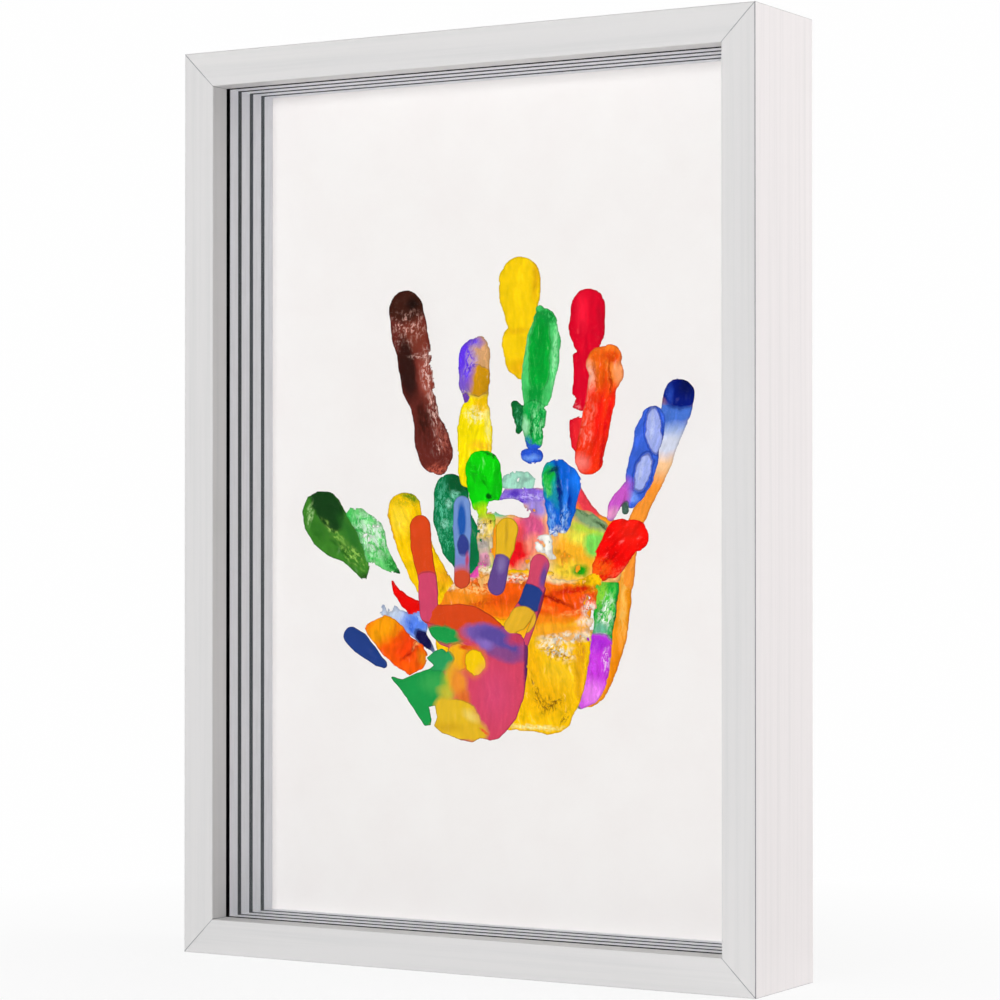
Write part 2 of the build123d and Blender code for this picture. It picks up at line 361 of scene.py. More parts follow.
# Steel hardware
steel = {
    "zinc": ("b9babc", 900.0),      # colour, and crystals per metre
    "nickel": ("c6c4bf", 300.0),
    "spangle": "9a9da1",            # the darker crystals of the coat
    "spangleBand": (0.0, 1.0, 0.0, 0.5),
    "tarnish": "7c7a74",
    "stain": (260.0, 4.0, 0.65),
    "stainBand": (0.55, 0.75, 0.0, 0.5),
    "roughness": 0.3,
    "roughBand": (0.3, 0.7, 0.24, 0.46),
    "scratches": (150, 150, 3000),
    "relief": (0.1, 0.02 * mm),
}


def steelMaterial(name, base, crystals):
    tree = Finish(name, steel["roughness"])
    tree.shader.inputs["Metallic"].default_value = 1.0
    cells = tree.add("TexVoronoi", {"Vector": tree.coords, "Scale": crystals}, "Color")
    patch = tree.add("SeparateColor", {0: cells})
    scratch = tree.clouds(tree.mapping(tree.coords, scale=steel["scratches"]), 1.0)
    stain = tree.clouds(tree.coords, *steel["stain"])
    face = tree.mix(tree.ramp(patch, *steel["spangleBand"]), screen(base), screen(steel["spangle"]))
    face = tree.mix(tree.ramp(stain, *steel["stainBand"]), face, screen(steel["tarnish"]))
    return tree.done(face, tree.bump(scratch, *steel["relief"]), tree.ramp(stain, *steel["roughBand"]))


zincPlate = steelMaterial("zincPlate", *steel["zinc"])
nickelWire = steelMaterial("nickelWire", *steel["nickel"])
plated = ("turn_button", "hanger_plate", "hanger_rivets")
dress([name for name in nodes if name.startswith(plated)], zincPlate)
dress([name for name in nodes if name.startswith("hanger_ring")] + ["v_nails"], nickelWire)
print("steel dressed")


# Handprints. The places and sizes in their tables are in mm, across and up the pane that carries the print.
# Each table starts with the looks of the whole print: the size of its cells, how ragged its outline is, how
# far its dabs are bent out of shape (warp), its relief, how strong its strokes, ridges (painted shade), lit
# streaks (painted highlights) and dark rim are, how wide the rim is, and how dark the line round a crisp
# dab.
# Gaps and dry spots stay bare.
# A run is a line of stations (across, up, half its width), a patch or gap is a list of corners, and a dry
# spot is (across, up, width, height, lean in degrees to the left, how dry). A dab of paint over a part's
# own paint is (across, up, width, height, lean, colour, softness of its edge), with a last number for a
# scratchy one, how much of it is left. A part may have a warp of its own, and a lean of its strokes.
babyPrint = {
    "cell": 0.34, "ragged": 0.1, "warp": 0.3, "relief": 0.08, "stroke": 0.1, "ridge": 0.1, "lit": 0.03,
    "rim": 0.62, "rimWidth": 0.42, "line": 0.5,
    "thumb": {"paint": "243f86", "runs": (
        ((-47.4, 110.4, 3.2), (-43.8, 108, 3.7), (-40.3, 105.2, 3), (-36.8, 102.4, 2),
         (-34.4, 100.9, 1.3)),
    )},
    "index": {"paint": "dc481a", "runs": (
        ((-19.9, 147.2, 4.1), (-19.5, 141, 4.1), (-18.2, 134.5, 3.7), (-17, 130, 3.6), (-16.7, 124, 3.8),
         (-16.3, 118.5, 3.6)),
    ), "dabs": (
        (-16.8, 124, 14, 17, 0, "d2466a", 0.07),
    )},
    "middle": {"paint": "7494d0", "runs": (
        ((-3.5, 154.6, 3.3), (-3.4, 147, 3.6), (-3.2, 139, 3), (-3.4, 134.5, 3), (-3.5, 130, 3.1)),
    ), "dabs": (
        (-3.5, 149.4, 3.2, 12, 0, "2258ae", 0.25), (-3, 141.2, 4.4, 7, 0, "34408e", 0.12),
        (-3.6, 135.6, 6, 4.4, 0, "7f86cc", 0.5), (-1.4, 136.4, 1.4, 5, 0, "c0486a", 0.5),
        (-3.6, 129.6, 10, 9, 0, "d24c2c", 0.3),
    )},
    "ring": {"paint": "e8b724", "runs": (
        ((13.9, 146.4, 4.2), (13.3, 141.5, 3.7), (12.3, 137.5, 3), (11.2, 133, 3.1), (9.8, 128, 3.3)),
    ), "dabs": (
        (13.8, 145, 1.2, 8, -4, "c79a1e", 0.6), (10.6, 131, 12, 15, -12, "64488e", 0.03),
        (11.8, 135, 3, 5, -12, "8470ac", 0.6),
    )},
    "little": {"paint": "d24868", "runs": (
        ((26.4, 134.9, 3.6), (25.4, 130.5, 3.2), (23.8, 125.5, 3.8), (21.8, 121.3, 3.6), (18.5, 117, 3.7),
         (15.6, 114.6, 2.8)),
        ((27.8, 127, 0.9), (25.8, 120, 0.9), (23.2, 114.4, 1.1), (21, 109, 1.2)),
    ), "dabs": (
        (27.8, 131, 2.4, 8, -14, "6c4690", 0.5), (22.8, 124.2, 12, 8.6, -22, "243e86", 0.03),
        (18.2, 116.2, 14, 9.6, 18, "e6b22a", 0.04), (27.2, 122, 1.8, 12, -18, "8a2850", 0.3),
    )},
    "palm": {"paint": "d54462", "warp": 0.8, "patches": (
        ((-20, 121.2), (-13.8, 121), (-4.8, 121.4), (1.7, 120.7), (7.2, 118), (11.2, 115.3),
         (14.2, 112.8), (19.2, 111.6), (21.6, 109), (21.3, 100), (19.8, 91), (17.2, 84.6), (13, 79.8),
         (10.2, 77.6), (7.2, 77.1), (3.4, 77.6), (0.7, 76.2), (-3.8, 76.7), (-10.8, 78.8), (-13.8, 80.9),
         (-12.7, 84), (-13.9, 87.9), (-16.9, 87.4), (-15.7, 83), (-16, 81.2), (-17.8, 81), (-20.5, 84.2),
         (-25, 90.2), (-28.6, 94.2), (-31, 96.7), (-26.8, 95.9), (-20.8, 98.2), (-15.8, 99.5), (-14, 101),
         (-16.8, 103.6), (-14.3, 105.4), (-11.3, 106.5), (-9.2, 104.9), (-8.2, 107.2), (-11.8, 108.4),
         (-15.1, 111.3), (-16.5, 114), (-17.4, 118)),
    ), "dabs": (
        (-4.8, 117.6, 36, 9.4, -7, "da481a", 0.1), (-10.4, 111.3, 14.5, 5.6, -10, "1c9c48", 0.18),
        (-2.4, 111.6, 6, 4.4, 0, "d6504e", 0.4), (4.6, 112, 15, 6, -8, "7a5cb0", 0.3),
        (11, 109, 19, 9, -22, "5c4a9c", 0.3), (12.2, 105.6, 13, 4, -12, "8a4a88", 0.4),
        (5.4, 108.6, 6, 3, -20, "8a6cc0", 0.5), (18.2, 110.6, 8, 3.4, 10, "c43c5e", 0.5),
        (21.1, 104, 1.7, 18, 0, "6a2a62", 0.4), (24.6, 118, 2.6, 17, -22, "7a2a50", 0.3),
        (-5, 104, 9, 9, 0, "f8b418", 0.16), (-1.6, 107.2, 6, 1.6, -4, "dc4a18", 0.4),
        (1.6, 102.4, 9, 10, 0, "ea7c1c", 0.3), (1.8, 102.3, 7.6, 8.6, 0, "facd0c", 0.06),
        (-20.8, 92, 24, 26, 0, "1c9a48", 0.03), (-12.3, 103.4, 11, 8.4, 0, "2a9e5a", 0.1),
        (-14.8, 95, 9, 6, 0, "38a850", 0.6), (-8.6, 95, 5, 10, 0, "94b83c", 0.5),
        (-7.4, 97.4, 4.4, 8, 0, "e0b428", 0.45), (-9.4, 92.2, 6, 4, 0, "c4bc38", 0.6),
        (-4.6, 94.8, 6, 12, 16, "f0922e", 0.4), (-2.6, 90.4, 5, 5, 0, "e06c2a", 0.5),
        (-5.8, 83, 19, 13.6, 0, "e8bc24", 0.05), (-9.6, 86.4, 9, 8.6, 0, "e6bb28", 0.24),
        (1.4, 79.4, 10, 7, 0, "e4b624", 0.24), (0, 84.6, 6, 3.4, -30, "f2d264", 0.6),
        (-8.8, 80.6, 10, 3, -4, "d8a81e", 0.6), (5.4, 79.6, 3.4, 0.7, -34, "ea6830", 0.4),
        (9.2, 92, 12, 16, 0, "da4a72", 0.7),
    )},
}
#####
▶ **Direction**: Say how many lines include the word "part"; reply with the number alone.

▶ **Problem solution**: 3